Kaldi abandoned his goats, with no thought to their welfare, and bounced energetically off to the village, where he confidently ran up to the local Imam.
"Hey!" he panted, "Igotthese aaaaaaamazing beans! They're brilliant! you can chewtheredbits and suckonthegreen bits and they make you wannadanceandsingandstuff!"

The Imam gave the manic fool a whithering look. Having mentally slowed down that sentence, he eventually patted Kaldi patronisingly on the head, and calmly told him he must be possessed by an evil spirit. The red cherries were obviously designed by the devil to tempt gullible souls, and therefore must be disposed of accordingly.

Kaldi ran home, fuming, humiliated and nursing the world's first caffeine come-down. The goats could not sympathise. The small, seldolm used walnut thing that rattled about behing their yellow eyes seemed to be aching. This was far too much for your average cloven lawnmower to comprehend.

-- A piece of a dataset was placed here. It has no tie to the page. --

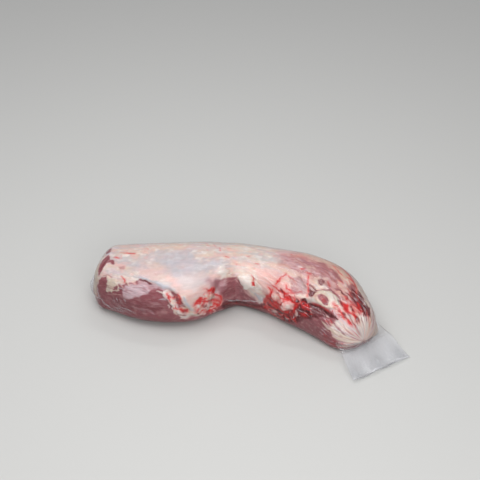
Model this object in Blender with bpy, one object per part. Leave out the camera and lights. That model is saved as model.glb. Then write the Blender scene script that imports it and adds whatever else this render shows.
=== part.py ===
"""A whole raw beef tenderloin, shrunk tight in its clear vacuum bag and lying on its flatter side.

The meat is a loft through a few named cuts along a spine that bends in plan. The bag follows it,
and runs on past both ends: as a narrow curved seal round the head, and as a flat flap with a
straight cut edge beyond the tail. Lobes, lumps and seams between muscles are then raised from the
loft or pressed into it. Metres, +Z up, the head at -X, the front at -Y, and the origin under the
middle of the whole.
"""

from collections import namedtuple

import bmesh
import bpy
import numpy as np
from mathutils import Matrix

# One cut through the meat, square to the spine. x and y are where the spine crosses it, front and
# back are its reach to either side, top is its height, and belly is the height of its widest line.
Cut = namedtuple("Cut", "x y front back top belly")

CUTS = (
    Cut(-0.213, 0.025, 0.034, 0.061, 0.068, 0.028),  # blunt end of the head
    Cut(-0.180, 0.018, 0.048, 0.059, 0.075, 0.032),  # head
    Cut(-0.130, 0.010, 0.064, 0.061, 0.082, 0.035),  # the head's widest
    Cut(-0.076, 0.010, 0.065, 0.064, 0.084, 0.038),  # fat lobe
    Cut(-0.040, 0.016, 0.048, 0.060, 0.082, 0.040),  # end of the lobe
    Cut(-0.008, 0.022, 0.038, 0.052, 0.078, 0.041),  # waist
    Cut(0.040, 0.014, 0.044, 0.050, 0.077, 0.040),  # barrel
    Cut(0.090, -0.006, 0.054, 0.055, 0.078, 0.035),  # side muscle joins
    Cut(0.128, -0.034, 0.052, 0.058, 0.070, 0.030),  # shoulder of the tail
    Cut(0.152, -0.062, 0.046, 0.043, 0.060, 0.024),  # tail
    Cut(0.172, -0.096, 0.034, 0.029, 0.044, 0.018),  # tip of the tail
)
HEAD_ROUNDING = 0.026  # length over which the head closes
TAIL_ROUNDING = 0.036
NOSE_SQUARENESS = 3.0  # 2 is an ellipse, and more is squarer
SIDE_ROUNDNESS = 2.3
UNDER_ROUNDNESS = 3.0
SINK = 0.006  # how far the underside would sag through the table, and is pressed flat

# The bag beyond the meat
FILM = 0.0012
SEAL_REACH = 0.006  # past the head
FLAP_REACH = 0.044  # past the tail
FLAP_NECK = 0.033  # half width where it leaves the meat
FLAP_HALF_WIDTH = 0.048  # at its cut edge
FLAP_REST = 0.004  # height of the cut edge, where the flap has drooped almost to the table
FLAP_WAVE = 0.0024
FLAP_WAVES = 2.5

# A swelling, centred at s along the spine and at an angle in degrees, which is 0 at the front and
# 90 on top. It fades out over length along the meat and girth degrees round it.
Swell = namedtuple("Swell", "s angle rise length girth")

SWELLS = (
    Swell(0.139, 52, 0.0030, 0.034, 34),  # fat lobe
    Swell(0.182, 51, 0.0020, 0.009, 10),  # nub of fat on the lobe's end
    Swell(0.227, 24, 0.0030, 0.011, 12),  # nub of fat on the waist
    Swell(0.279, 12, 0.0045, 0.013, 15),  # torn lumps
    Swell(0.306, 9, 0.0045, 0.012, 14),
    Swell(0.291, 40, 0.0025, 0.014, 14),
    Swell(0.363, 60, 0.0050, 0.014, 15),  # round end of a small muscle
    Swell(0.392, 72, 0.0025, 0.012, 20),  # bundle of strands
    Swell(0.330, 120, 0.0030, 0.045, 26),  # shoulder
    Swell(0.070, 150, 0.0025, 0.040, 26),  # back of the head
)

# A seam between muscles: a groove along points (s, angle in degrees).
Seam = namedtuple("Seam", "depth width points")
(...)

The Imam, however, in an act of incredibly fortunate but righteous stupidity, threw the cherries on to the fire. They cracked and popped, and turned a deep, shiny brown colour. The resulting aroma was intoxicating, almost like luxurious incense. This couldn't possibly be the work of the devil. The beans must be divine, and the resulting drink a gift from God himself...

Ok, so this is an example of artistic license rather than historical integrety, but you get the general idea! And I much prefer this version of events.